>> BEGIN DATASET SECTION

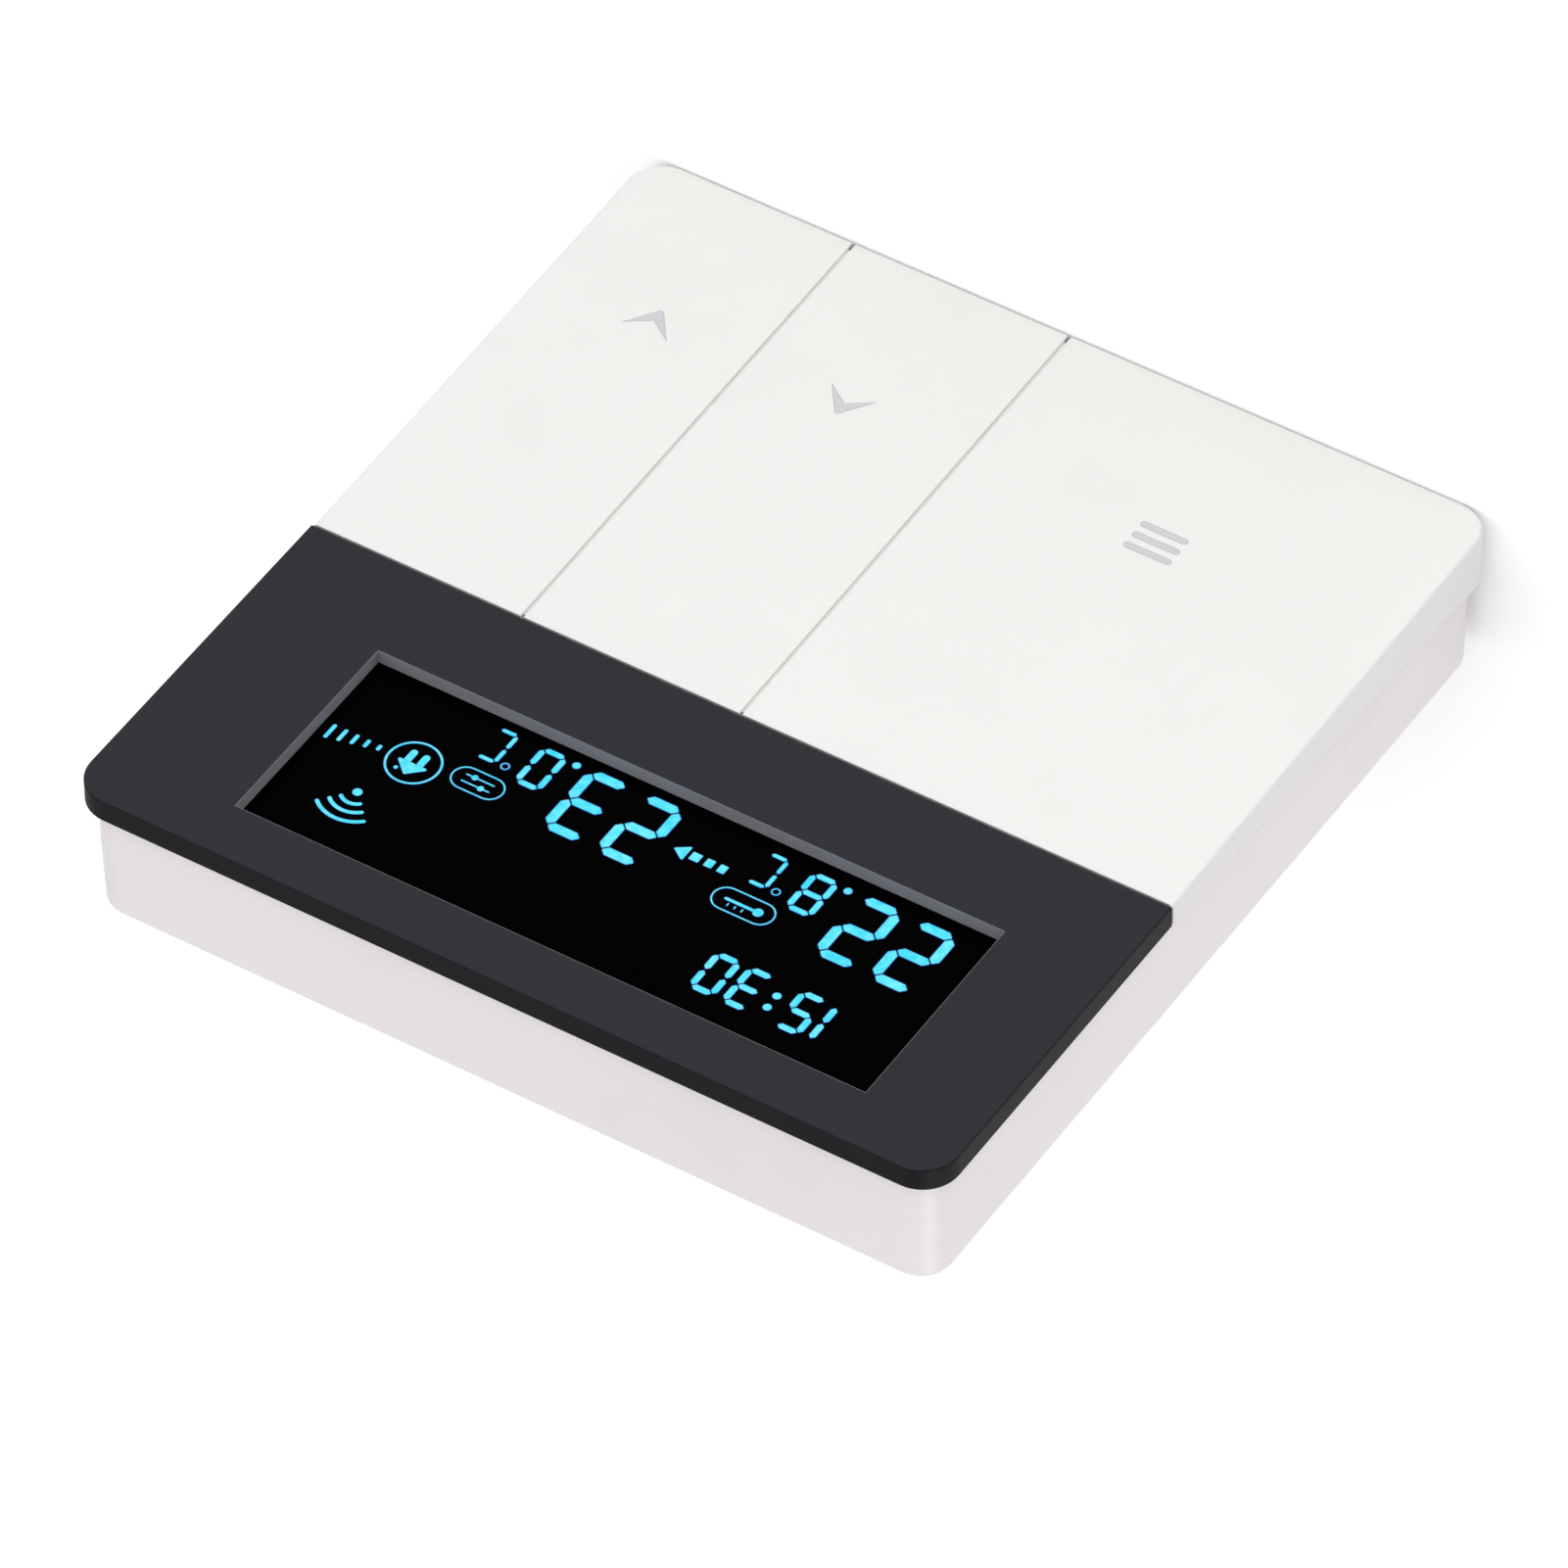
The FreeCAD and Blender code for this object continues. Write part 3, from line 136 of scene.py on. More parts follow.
class Finish:
    """One material: its shader, and every node that feeds it."""

    def __init__(self, name, constants):
        self.material = bpy.data.materials.new(name)
        self.material.use_nodes = True
        self.tree = self.material.node_tree
        self.shader = self.tree.nodes["Principled BSDF"]
        self.apply(constants)

    def node(self, kind, settings=None, values=None, output=0):
        """Any node: its type, its settings, then the values or links of its sockets."""
        made = self.tree.nodes.new(f"ShaderNode{kind}")
        for name, setting in (settings or {}).items():
            setattr(made, name, setting)
        for name, value in (values or {}).items():
            self.feed(made.inputs[name], value)
        return Field(self, made.outputs[output])

    def feed(self, socket, value):
        if isinstance(value, Field):
            self.tree.links.new(value.socket, socket)
        else:
            socket.default_value = value

    def apply(self, values):
        """Sets or links sockets of the shader itself."""
        for name, value in values.items():
            self.feed(self.shader.inputs[name], value)

    def colour(self):
        """What feeds the base colour so far."""
        return Field(self, self.shader.inputs["Base Color"].links[0].from_socket)

    def blend(self, first, second, share):
        """A colour between two others."""
        values = {0: share, 6: first, 7: second}
        return self.node("Mix", {"data_type": "RGBA"}, values, output=2)


def linear_light(part):
    """The amount of light that a coded value between 0 and 1 stands for."""
    if part <= 0.04045:
        return part / 12.92
    return ((part + 0.055) / 1.055) ** 2.4


def tint(code):
    """A colour written the way a paint chip is, as the linear numbers that light needs."""
    parts = [int(code[place : place + 2], 16) / 255 for place in (1, 3, 5)]
    return (*map(linear_light, parts), 1.0)


print("white paint reads", [round(part, 3) for part in tint("#f2f1ef")])

# %% [markdown]
# ## Patterns that every finish shares
# Moulded plastic isn't one flat colour. The tool leaves a fine grain, the melt leaves broad
# faint clouds, dust settles in specks, and edges polish with handling. Each of these is a
# short function of the object's own coordinates, in millimetres, so a pattern keeps its real
# size on every piece and needs no unwrapping.


# %% Grain, clouds, specks and worn edges
def cloud(finish, size, detail=2.0, stretch=(1, 1, 1)):
    """Soft noise between 0 and 1 in patches of about this size."""
    place = finish.node("TexCoord", output="Object")
    scaled = finish.node("VectorMath", {"operation": "MULTIPLY"}, {0: place, 1: stretch})
    values = {"Vector": scaled, "Scale": 1 / (size * MM), "Detail": detail}
    return finish.node("TexNoise", {}, values)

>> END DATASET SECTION

Copy out all of the data exactly, leaving nothing out.

→ **CORRECT OUTPUT**:
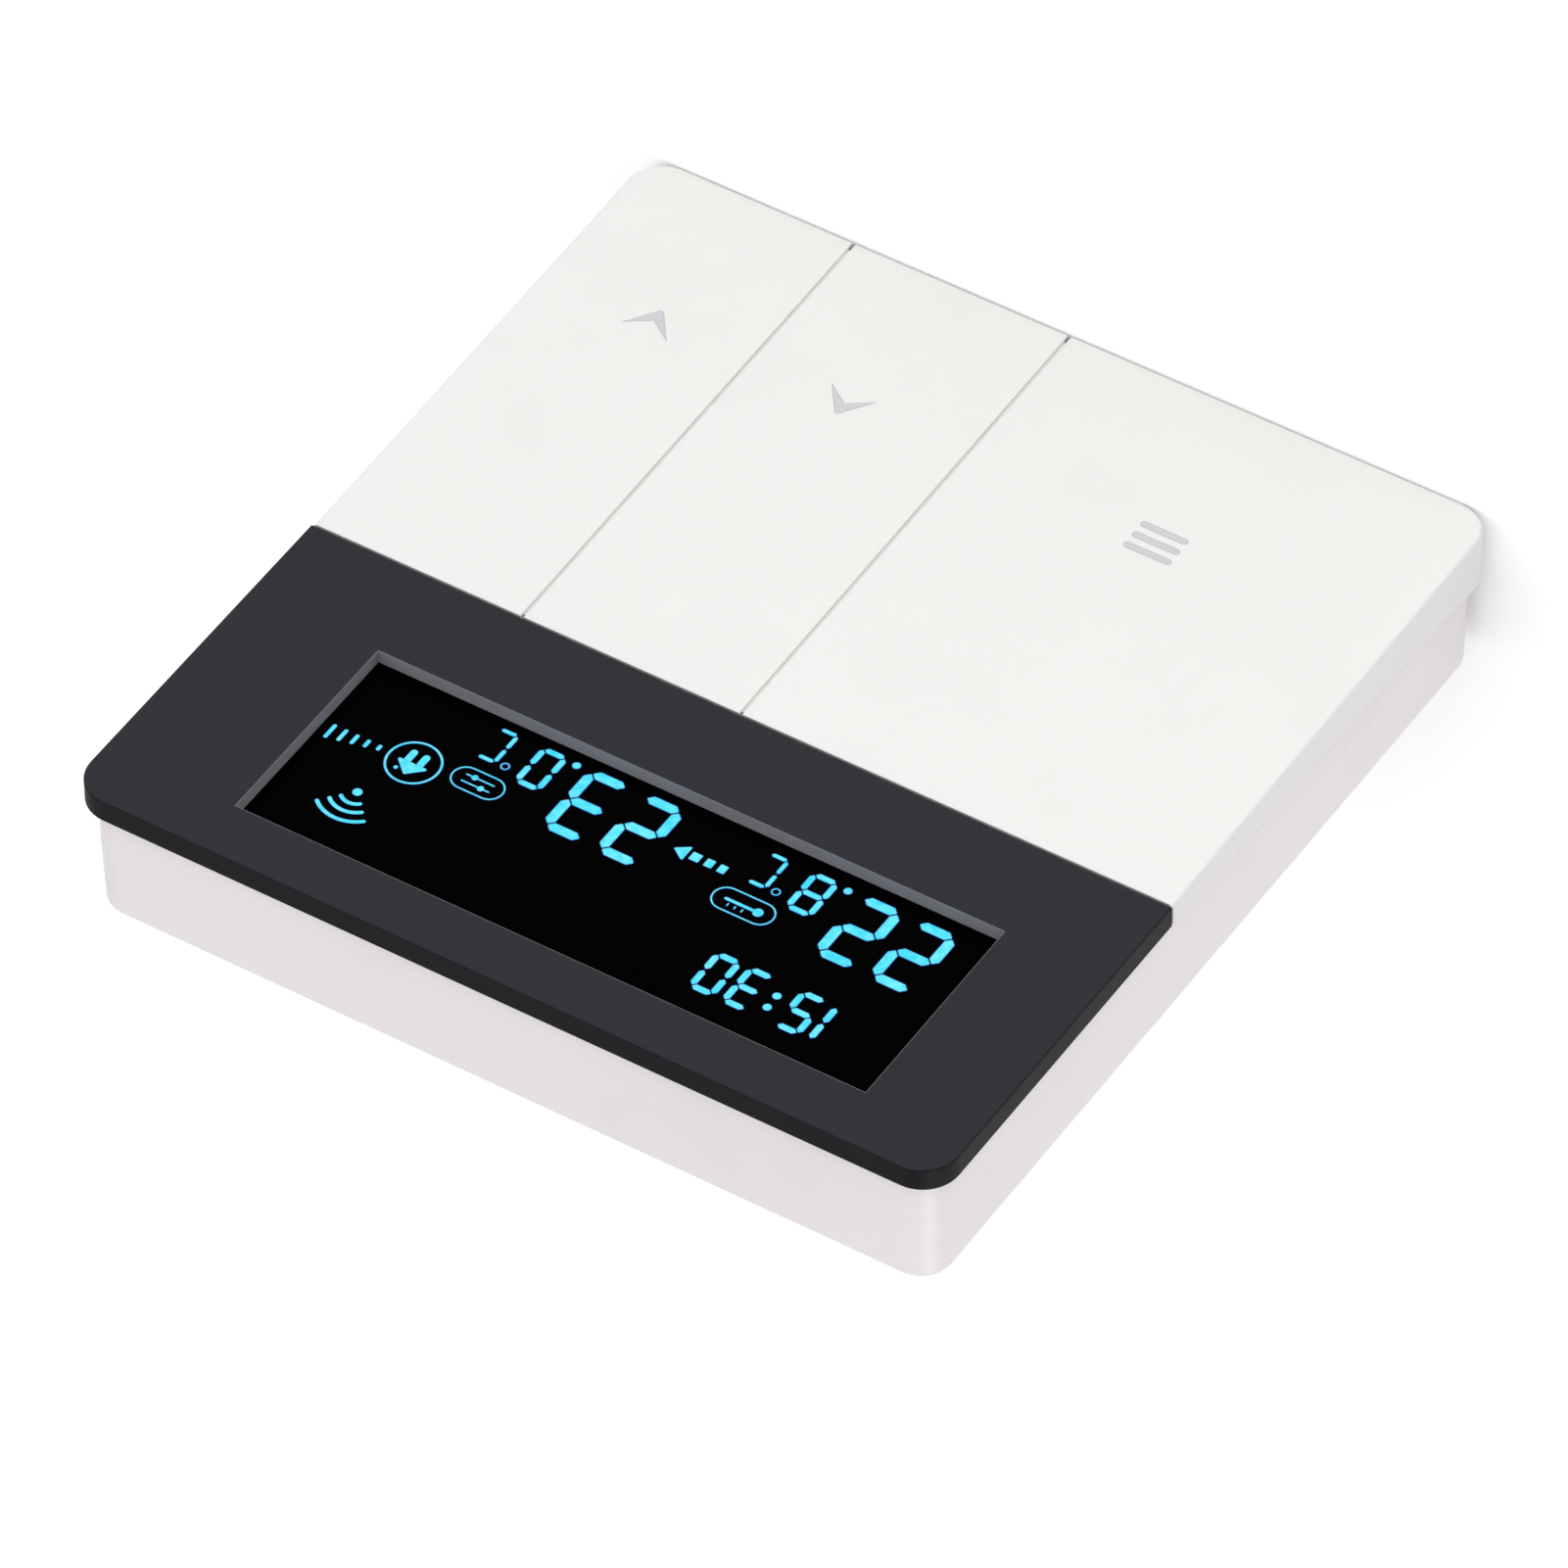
The FreeCAD and Blender code for this object continues. Write part 3, from line 136 of scene.py on. More parts follow.
class Finish:
    """One material: its shader, and every node that feeds it."""

    def __init__(self, name, constants):
        self.material = bpy.data.materials.new(name)
        self.material.use_nodes = True
        self.tree = self.material.node_tree
        self.shader = self.tree.nodes["Principled BSDF"]
        self.apply(constants)

    def node(self, kind, settings=None, values=None, output=0):
        """Any node: its type, its settings, then the values or links of its sockets."""
        made = self.tree.nodes.new(f"ShaderNode{kind}")
        for name, setting in (settings or {}).items():
            setattr(made, name, setting)
        for name, value in (values or {}).items():
            self.feed(made.inputs[name], value)
        return Field(self, made.outputs[output])

    def feed(self, socket, value):
        if isinstance(value, Field):
            self.tree.links.new(value.socket, socket)
        else:
            socket.default_value = value

    def apply(self, values):
        """Sets or links sockets of the shader itself."""
        for name, value in values.items():
            self.feed(self.shader.inputs[name], value)

    def colour(self):
        """What feeds the base colour so far."""
        return Field(self, self.shader.inputs["Base Color"].links[0].from_socket)

    def blend(self, first, second, share):
        """A colour between two others."""
        values = {0: share, 6: first, 7: second}
        return self.node("Mix", {"data_type": "RGBA"}, values, output=2)


def linear_light(part):
    """The amount of light that a coded value between 0 and 1 stands for."""
    if part <= 0.04045:
        return part / 12.92
    return ((part + 0.055) / 1.055) ** 2.4


def tint(code):
    """A colour written the way a paint chip is, as the linear numbers that light needs."""
    parts = [int(code[place : place + 2], 16) / 255 for place in (1, 3, 5)]
    return (*map(linear_light, parts), 1.0)


print("white paint reads", [round(part, 3) for part in tint("#f2f1ef")])

# %% [markdown]
# ## Patterns that every finish shares
# Moulded plastic isn't one flat colour. The tool leaves a fine grain, the melt leaves broad
# faint clouds, dust settles in specks, and edges polish with handling. Each of these is a
# short function of the object's own coordinates, in millimetres, so a pattern keeps its real
# size on every piece and needs no unwrapping.


# %% Grain, clouds, specks and worn edges
def cloud(finish, size, detail=2.0, stretch=(1, 1, 1)):
    """Soft noise between 0 and 1 in patches of about this size."""
    place = finish.node("TexCoord", output="Object")
    scaled = finish.node("VectorMath", {"operation": "MULTIPLY"}, {0: place, 1: stretch})
    values = {"Vector": scaled, "Scale": 1 / (size * MM), "Detail": detail}
    return finish.node("TexNoise", {}, values)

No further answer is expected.